SET TASK » From the line containing "const rotorY = [y[0] + 3, rear - 8];" through the line containing "zip(*points))), Vector(map(max, zip(*points)))", retype each line exactly; include both end lines and nothing beyond them.

GIVEN MATERIAL »
####################
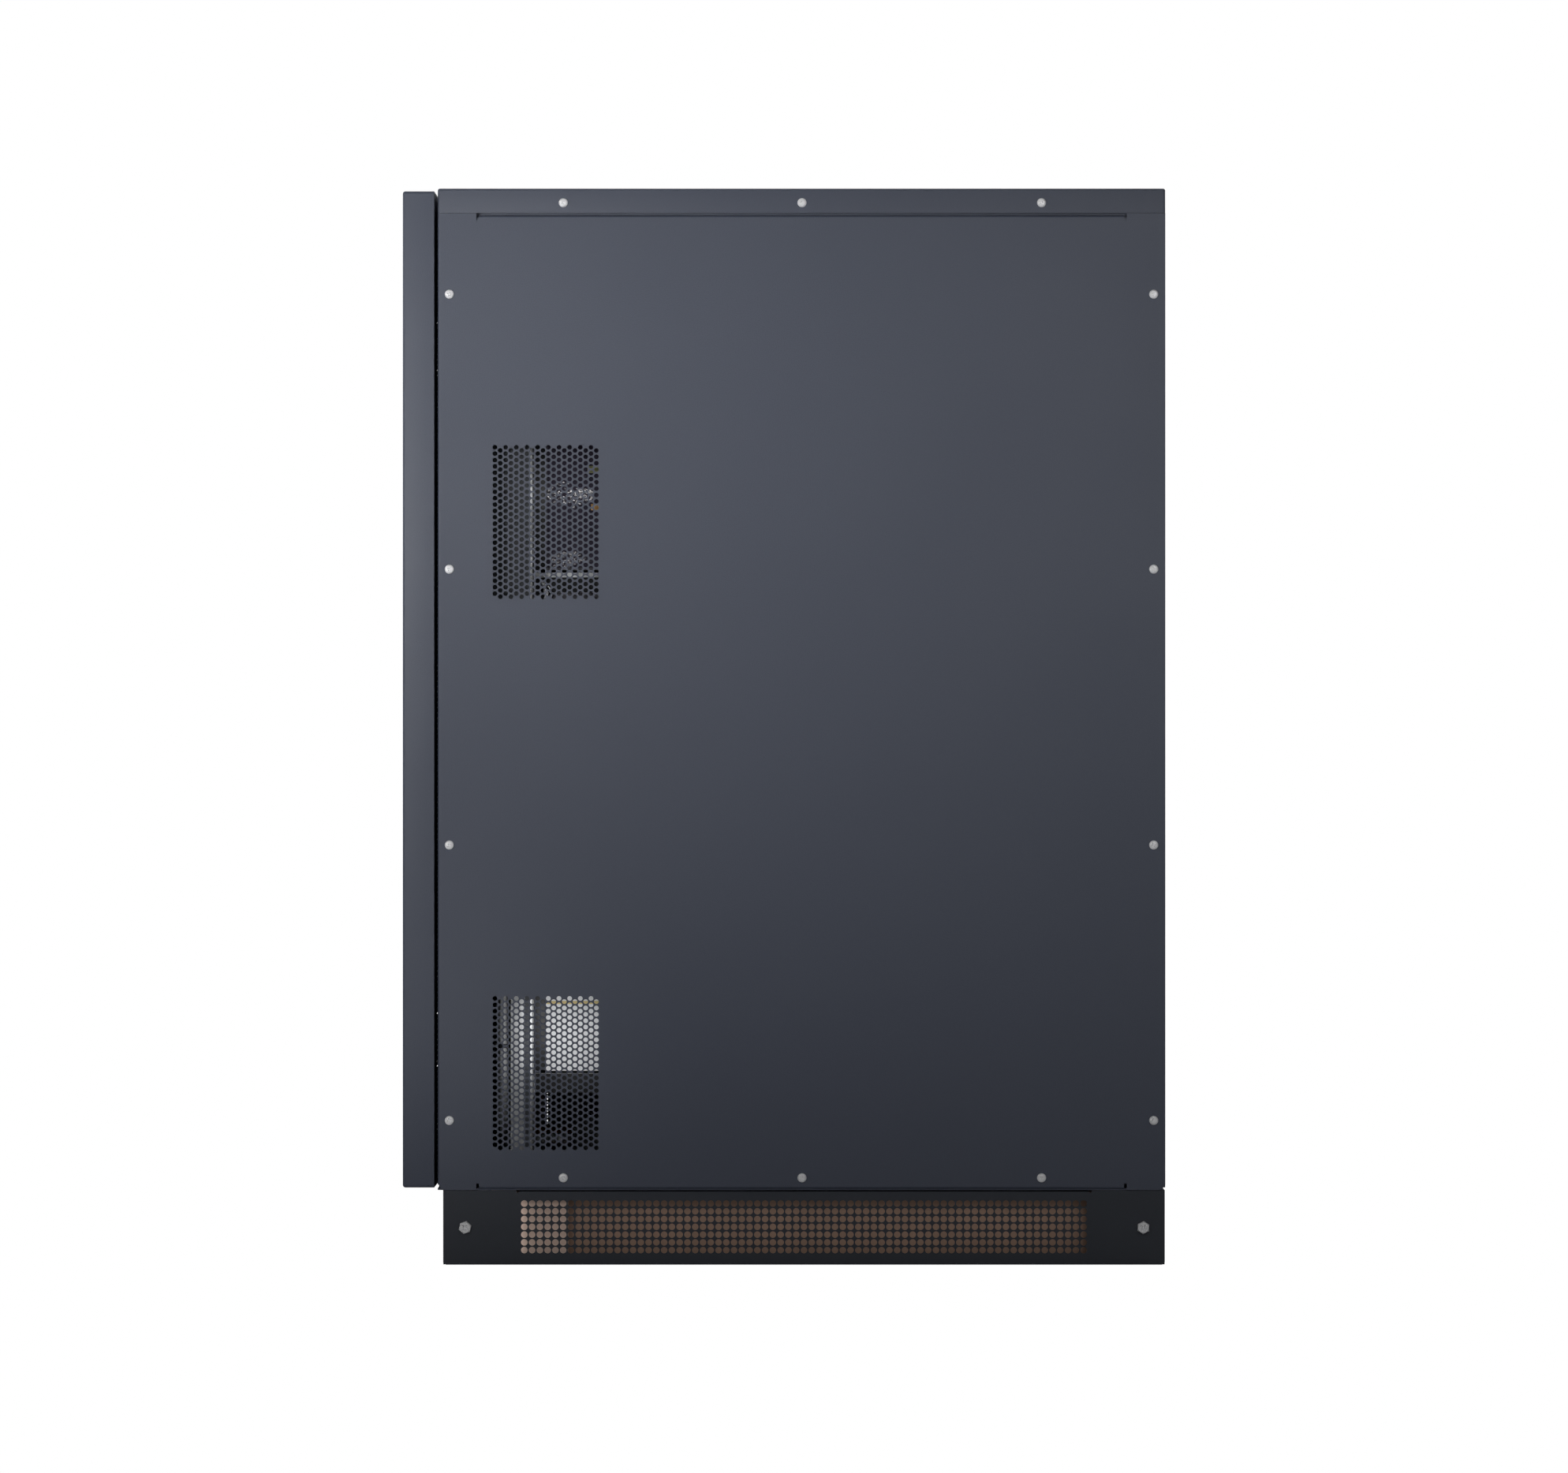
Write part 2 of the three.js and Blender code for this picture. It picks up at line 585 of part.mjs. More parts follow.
// The two output cables run down beside the rack to the terminal block on the base.
const TERMINAL = { x: 80, y: -240, z: 130 };
function outputCables() {
  const column = { x: 248, y: -314.7 };
  const socketX = 145;
  const top = socketHeight(MODULES) - PLUG_HALF + 1;
  const route = (side) => [
    [side * socketX, PLUG_Y, top],
    [side * socketX, PLUG_Y - 2, top - 14],
    [side * (socketX + 25), column.y, top - 34],
    [side * (column.x - 45), column.y, top - 44],
    [side * (column.x - 12), column.y, top - 60],
    [side * column.x, column.y, top - 105],
    [side * column.x, column.y, top - 200],
    [side * column.x, column.y, 600],
    [side * column.x, column.y, 270],
    [side * column.x, column.y, 190],
    [side * (column.x - 14), column.y, 148],
    [side * (column.x - 60), -308, TERMINAL.z],
    [side * (TERMINAL.x + 30), -288, TERMINAL.z],
    [side * TERMINAL.x, -262, TERMINAL.z],
    [side * TERMINAL.x, TERMINAL.y - CLEAR, TERMINAL.z],
  ];
  const whole = (side) => join(cable(route(side), OUTPUT_RADIUS, 60), plug(side * socketX, MODULES));
  add("output_cable_negative", whole(1), "grey");
  add("output_cable_positive", whole(-1), "orange");
}

function baseTerminals() {
  const { y, z } = TERMINAL;
  const foot = [FLOOR_TOP + CLEAR, z - 15];
  const strip = join(
    block([-105, 105], [y, y + 44], [z - 20, z + 14]),
    ...blocks([90, 105], [y + 10, y + 34], foot),
    ...[-105, -56, -2, 52, 101].map((x) => block([x, x + 4], [y, y + 44], [z, z + 26])),
  );
  add("terminal_block", strip, "black");

  const earth = join(
    block([-120, 120], [-266, -250], [98, 103]),
    ...blocks([100, 112], [-264, -252], [FLOOR_TOP + CLEAR, 99]),
  );
  add("earth_bar", earth, "copper");
}

// ---- Door, hinges and latch -----------------------------------------------------------------------
function door() {
  const z = [DOOR_BOTTOM, DOOR_TOP];
  const lipY = [DOOR_BACK - SHEET, DOOR_BACK];
  const lip = 32;
  const pan = cut(
    block([-HALF, HALF], [DOOR_FRONT, DOOR_BACK], z),
    block([-HALF + SHEET, HALF - SHEET], [DOOR_FRONT + SHEET, DOOR_BACK + 1], [z[0] + SHEET, z[1] - SHEET]),
  );
  const lips = [
    ...blocks([HALF - lip, HALF - SHEET / 2], lipY, [z[0] + 1, z[1] - 1]),
    block([-HALF + 1, HALF - 1], lipY, [1148, z[1] - 1]),
    block([-HALF + 1, HALF - 1], lipY, [z[0] + 1, OPENING_BOTTOM - 1]),
  ];
  const notches = HINGE.heights.map((height) => {
    return block([-HALF - 1, HINGE.x + 8], [DOOR_FRONT + SHEET, DOOR_BACK + 1], [height - 34, height + 34]);
  });
  const eyes = HINGE.heights.flatMap((height) => {
    return [height + 15.5, height - 27].map((low) => {
      const eye = block([HINGE.x - 6, HINGE.x + 6], [DOOR_FRONT + 1, HINGE.y + 6], [low, low + 11.5]);
      return cut(eye, bar(3.4, "z", [HINGE.x, HINGE.y], [low - 1, low + 13], 12));
    });
  });
  const latchHole = bar(38, "y", [LATCH.x, LATCH.z], [DOOR_FRONT - 1, DOOR_FRONT + SHEET + 1], 32);
  add("front_door", join(cut(join(pan, ...lips), ...notches, latchHole), ...eyes), "slate");

  const seal = { half: 279, low: 96, high: 1159, width: 9 };
  const sealY = [DOOR_BACK + CLEAR, BODY_FRONT - CLEAR];
  const gasket = cut(
    block([-seal.half, seal.half], sealY, [seal.low, seal.high]),
    block(
      [-seal.half + seal.width, seal.half - seal.width],
      [sealY[0] - 1, sealY[1] + 1],
      [seal.low + seal.width, seal.high - seal.width],
    ),
  );
  add("door_gasket", gasket, "rubber");
}

// The hinge halves on the body: a plate on the front flange, a tongue, and the pin at its end.
function hinges() {
  HINGE.heights.forEach((height, index) => {
    const plateY = [BODY_FRONT - CLEAR - 2.3, BODY_FRONT - CLEAR];
    const hinge = join(
      block([-297, -281], plateY, [height - 30, height + 30]),
      block([HINGE.x - 1.5, HINGE.x + 1.5], [HINGE.y, plateY[1]], [height - 15, height + 15]),
      bar(3, "z", [HINGE.x, HINGE.y], [height - 26, height + 26], 12),
    );
    add(index === 0 ? "hinge_lower" : "hinge_upper", hinge, "zinc");
  });
}

function latch() {
  const front = DOOR_FRONT;
  const dish = [
    [6.6, front + 12],
    [6.6, front + 14],
    [36, front + 14],
    [36, front + 4.3],
    [44, front + 4.3],
    [44, front + SHEET + CLEAR],
    [37.6, front + SHEET + CLEAR],
    [37.6, front],
    [34, front],
    [34, front + 12],
  ].reverse();
  add("latch_housing", turned(dish, LATCH), "zinc");

  // The spindle's face plate lies in the dish; its pinion drives the lock rods inside the door.
  const pivot = { y: front + 4.8, z: 22 };
  const spindle = cut(
    join(
      bar(30, "y", [LATCH.x, LATCH.z], [front + 9.4, front + 11.7], 32),
      bar(6, "y", [LATCH.x, LATCH.z], [front + 11, -372], 16),
      bar(ROD_TRAVEL_RADIUS - 0.5, "y", [LATCH.x, LATCH.z], [-382, -374], 24),
      block([LATCH.x - 6, LATCH.x + 6], [front + 2, front + 10], [LATCH.z + 18, LATCH.z + 26]),
    ),
    bar(2.9, "x", [pivot.y, LATCH.z + pivot.z], [LATCH.x - 7, LATCH.x + 7], 12),
  );
  add("latch_spindle", spindle, "zinc");

  // The folding handle: a bow whose ends are joined by the pin in the spindle's lug.
  const bow = { half: 20, thick: 6, drop: 5 };
  const arc = Array.from({ length: 13 }, (_, i) => Math.PI + (Math.PI * i) / 12);
  const outline = (inset) => [
    [bow.half - inset, pivot.z + 3 - inset],
    [-bow.half + inset, pivot.z + 3 - inset],
    ...arc.map((turn) => [(bow.half - inset) * Math.cos(turn), (bow.half - inset) * Math.sin(turn) - bow.drop]),
  ];
  const shape = new THREE.Shape(outline(0).map(([x, z]) => new THREE.Vector2(x, z)));
  shape.holes.push(new THREE.Path(outline(bow.thick).map(([x, z]) => new THREE.Vector2(x, z))));
  const plate = new THREE.ExtrudeGeometry(shape, { depth: bow.thick, bevelEnabled: false });
  plate.rotateX(Math.PI / 2).translate(LATCH.x, front + 7.8, LATCH.z);
  const gap = block([LATCH.x - 14, LATCH.x + 14], [front, front + 10], [LATCH.z + 15, LATCH.z + 30]);
  const pin = bar(2.5, "x", [pivot.y, LATCH.z + pivot.z], [LATCH.x - 16, LATCH.x + 16], 12);
  add("latch_handle", join(cut(toSolid(plate), gap), pin), "steel");

  const rodY = [-381, -375];
  const near = LATCH.x + ROD_TRAVEL_RADIUS;
  add("lock_rod_upper", block([near, near + 10], rodY, [LATCH.z - 22, 1125]), "steel");
  const far = LATCH.x - ROD_TRAVEL_RADIUS;
  add("lock_rod_lower", block([far - 10, far], rodY, [113, LATCH.z + 22]), "steel");
}

// ---- Rear fan -------------------------------------------------------------------------------------
function fan() {
  const rear = INNER_REAR;
  const y = [rear - FAN.depth, rear];
  const half = FAN.size / 2;
  const centre = [0, FAN.z];
  const spokes = [0, 1, 2].map((i) => {
    const arm = new THREE.BoxGeometry(4, 4, FAN.bore + 2);
    arm.translate(0, rear - 3, (FAN.bore + 2) / 2);
    arm.rotateY((2 * Math.PI * i) / 3);
    return toSolid(arm.translate(0, 0, FAN.z));
  });
  const frame = join(
    cut(block([-half, half], y, [FAN.z - half, FAN.z + half]), bar(FAN.bore, "y", centre, [y[0] - 1, y[1] + 1], 32)),
    bar(22, "y", centre, [rear - 6, rear - 1], 24),
    ...spokes,
  );
  add("fan_frame", frame, "black");

  const rotorY = [y[0] + 3, rear - 8];
  const blades = Array.from({ length: 7 }, (_, i) => {
    const blade = new THREE.BoxGeometry(22, 2, 36);
    blade.rotateZ(THREE.MathUtils.degToRad(35)).translate(0, (rotorY[0] + rotorY[1]) / 2, 36);
    blade.rotateY((2 * Math.PI * i) / 7);
    return toSolid(blade.translate(0, 0, FAN.z));
  });
  add("fan_rotor", join(bar(21, "y", centre, rotorY, 24), ...blades), "black");
}

plinth();
baseFrame();
topFrame();
posts();
rackRails();
sidePanels();
rearPanel();
topCover();
for (let index = 0; index < MODULES; index++) {
  shelf(index);
  batteryModule(index);
}
controlUnit();
moduleLinks();
stringCables();
outputCables();
baseTerminals();
door();
hinges();
latch();
fan();

export default cabinet;
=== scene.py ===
# The visual model of a floor-standing battery cabinet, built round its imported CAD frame.
# Lengths below are millimetres in the frame's axes (X width, Y depth with the door towards -Y, Z up);
# make() turns each finished mesh into metres.
import math
from random import Random

import bmesh
import bpy
from mathutils import Matrix, Vector
from mathutils.geometry import tessellate_polygon


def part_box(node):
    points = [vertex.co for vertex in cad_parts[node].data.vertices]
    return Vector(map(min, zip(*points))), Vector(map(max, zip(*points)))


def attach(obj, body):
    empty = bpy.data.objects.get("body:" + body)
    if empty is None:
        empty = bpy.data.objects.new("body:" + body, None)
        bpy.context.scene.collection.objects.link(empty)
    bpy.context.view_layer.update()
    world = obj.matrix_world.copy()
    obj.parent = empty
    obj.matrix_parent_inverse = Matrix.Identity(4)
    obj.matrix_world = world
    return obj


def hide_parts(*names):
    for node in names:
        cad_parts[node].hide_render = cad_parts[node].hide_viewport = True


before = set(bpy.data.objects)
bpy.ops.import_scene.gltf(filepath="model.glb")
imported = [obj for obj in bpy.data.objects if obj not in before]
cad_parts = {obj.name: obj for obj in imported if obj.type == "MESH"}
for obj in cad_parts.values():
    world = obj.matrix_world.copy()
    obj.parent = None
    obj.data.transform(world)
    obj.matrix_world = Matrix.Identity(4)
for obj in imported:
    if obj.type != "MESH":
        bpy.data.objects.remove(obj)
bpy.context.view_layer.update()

MM = 0.001
SHEET = 2.0


def box_of(node):
    """The lowest and highest corners of a CAD node, in millimetres."""
    low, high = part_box(node)
    return Vector(low) / MM, Vector(high) / MM


# ---- Places read from the frame ----
PANEL_LOW, PANEL_HIGH = box_of("side_panel_right")
DOOR_LOW, DOOR_HIGH = box_of("front_door")
COVER_LOW, COVER_HIGH = box_of("top_cover")
PLINTH_LOW, PLINTH_HIGH = box_of("plinth_side_right")
HEAD = 2.9  # how far the screw heads of a side stand out from its sheet
HALF = PANEL_HIGH.x - HEAD
BODY_FRONT = PANEL_LOW.y
BODY_REAR = PANEL_HIGH.y

CORNER_ZONE = 43.0  # plain corner of a side panel, beside its folded edge
NOTCH = (3.0, 6.0)  # relief notch at the ends of the folded edges: width, depth
EDGE_GAP = 2.7
CHAMFER = 6.0
BEND = 2.5  # outer bend radius of the folded sheets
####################
SOLUTION TO THIS EXERCISE »
  const rotorY = [y[0] + 3, rear - 8];
  const blades = Array.from({ length: 7 }, (_, i) => {
    const blade = new THREE.BoxGeometry(22, 2, 36);
    blade.rotateZ(THREE.MathUtils.degToRad(35)).translate(0, (rotorY[0] + rotorY[1]) / 2, 36);
    blade.rotateY((2 * Math.PI * i) / 7);
    return toSolid(blade.translate(0, 0, FAN.z));
  });
  add("fan_rotor", join(bar(21, "y", centre, rotorY, 24), ...blades), "black");
}

plinth();
baseFrame();
topFrame();
posts();
rackRails();
sidePanels();
rearPanel();
topCover();
for (let index = 0; index < MODULES; index++) {
  shelf(index);
  batteryModule(index);
}
controlUnit();
moduleLinks();
stringCables();
outputCables();
baseTerminals();
door();
hinges();
latch();
fan();

export default cabinet;
=== scene.py ===
# The visual model of a floor-standing battery cabinet, built round its imported CAD frame.
# Lengths below are millimetres in the frame's axes (X width, Y depth with the door towards -Y, Z up);
# make() turns each finished mesh into metres.
import math
from random import Random

import bmesh
import bpy
from mathutils import Matrix, Vector
from mathutils.geometry import tessellate_polygon


def part_box(node):
    points = [vertex.co for vertex in cad_parts[node].data.vertices]
    return Vector(map(min, zip(*points))), Vector(map(max, zip(*points)))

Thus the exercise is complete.